His brief was to collect information and pass it on to his seniors and coordinate with the other intel agencies.

He never had the power to do what he is being charged with.

One of the charges against your husband is that he supplied the RDX for use in the Malegaon blast.

Right from day 1 we have been saying that it is impossible that he would ever have access to RDX.

MI never gets into operations. The way it works is that they would infiltrate these groups and collect information.

Based on the information, operations are carried out by other units.

Reports say there were two weapons in his house which he could not account for.

They never was any unaccounted weapon with him. He had a total of three weapons.

All three are licensed weapons which we have deposited with the army along with the licences.

This was one of the charges in the court of inquiry, which was found to be false.

Also that ammunition was found. That too is false.

The FIR drafted by then Maharashtra ATS chief Hemant Karkare says Lieutenant Colonel Purohit was the real architect of Abhinav Bharat, set up to spread terror against minorities in the country.

The Abhinav Bharat case is sub judice.

In its findings, the ATS under Hemant Karkare said after Purohit founded Abhinav Bharat he led a team to Chhattrapati Shivaji Maharaj's fort at Raigad to pray for its success.
The court of inquiry also found that your husband had a well-stocked library with books on Shivaji Maharaj.

This was never part of the court of inquiry findings. And how does it matter if he had books on Shivaji?

In Maharashtra, I would think 85 per cent of people have books on Shivaji because he is part of history.

He used to read a lot on the Peshwas and Maratha history and utilised the techniques that the Maratha people followed.

The American military has one specific course on Bajirao Peshwa and his battle techniques, since he is the only general who never lost a war.

My husband is from the Maratha Light Infantry. He has to know the people who are under his regiment, right?

If he doesn't know Maratha history he cannot stand in front of his troops. It's impossible.

In 2015 and 2016, Lieutenant Colonel Purohit wrote a letter to then defence minister Manohar Parrikar in which he said, 'I have been robbed of honour, dignity and rank and punished for serving the nation.'
Has his honour been restored now that he is out on bail?

As far as we are concerned, until and unless he gets an 'innocent' verdict, his honour is not going to be restored.

He has just got bail now. We have a long, long battle ahead.

Of course, there is a taint. He has terror charges against him. And for an army officer, it's just terrible.

I cannot even begin to tell you what it means. But we will fight it out.

Right now only his rank has been reinstated.

Please qualify the 'long' battle ahead of him.

The framing of charges has not even taken place.
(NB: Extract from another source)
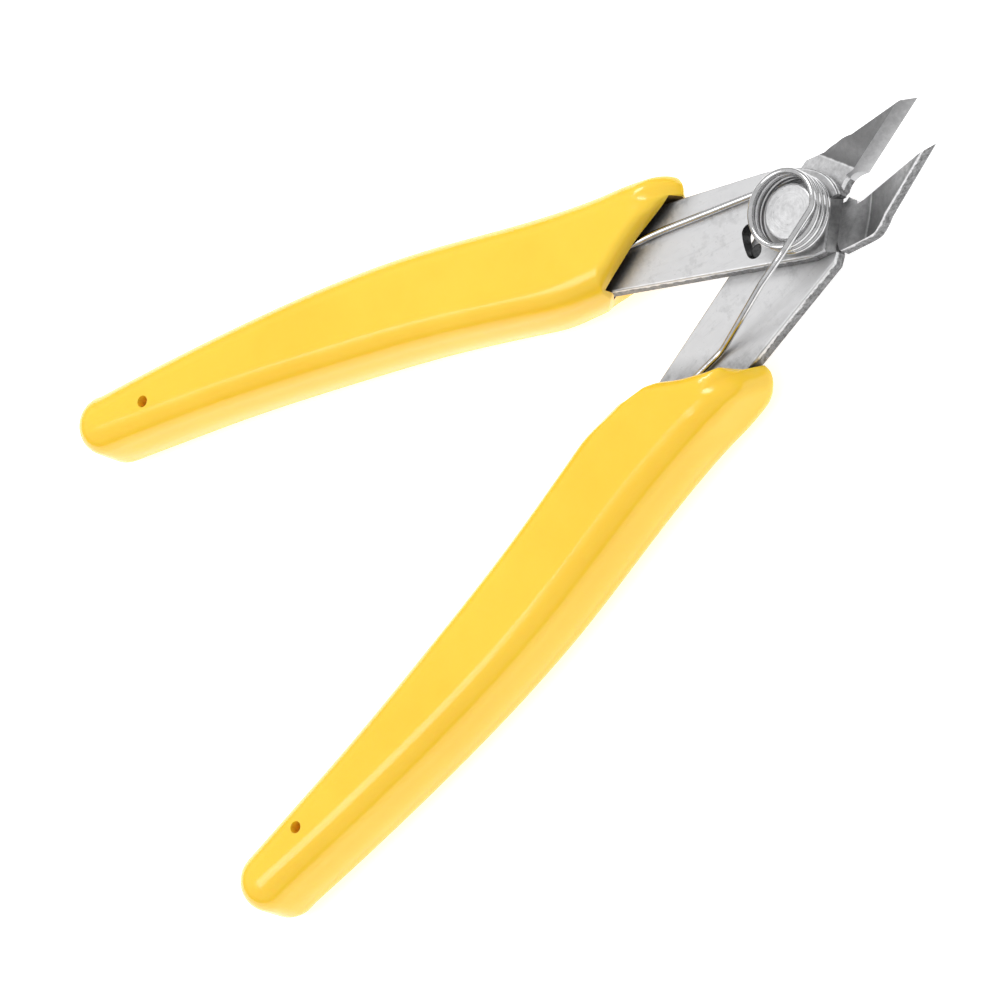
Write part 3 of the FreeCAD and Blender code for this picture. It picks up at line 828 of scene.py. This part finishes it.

The prosecution may want all sections to be there, the judge will have to decide. It is a long battle.

At least he is out of that place (prison) and he feels comfortable and he is accessible to me and he can take charge coordinating his case.

The retirement age for officers in the armed forces is earlier than for civilians. Suppose he retires in the next five years and your case is still being heard then, the support from and protection of the army will not be there.

I don't fear it. With the court of inquiry papers, we will be able to prove our innocence.

I have learnt one thing... take each day as it comes.

Rohini Salian, the special public prosecutor in the Malegaon blast case, had told the Indian Express that she was asked to go soft in the case after the NDA government came into power.

What Rohini Salian said is between her and the NIA. I am not concerned with that.

In 2011, the NIA took over the case completely from the ATS.

The NIA was supposed to investigate all the terror cases. (The NIA is probing the Samjhauta Express (February 2007), Mecca Masjid (May 2007) Ajmer Sharif (October 2007), Malegaon and Modasa (September 2008) cases). Why didn't she even file a chargesheet? She was handling the case till 2015.

I don't understand where the 'go soft' has come from.

The NDA government came to power in May 2014. What was she doing between 2011 and 2014? She has done nothing.

Let them politicise, let them do whatever they want.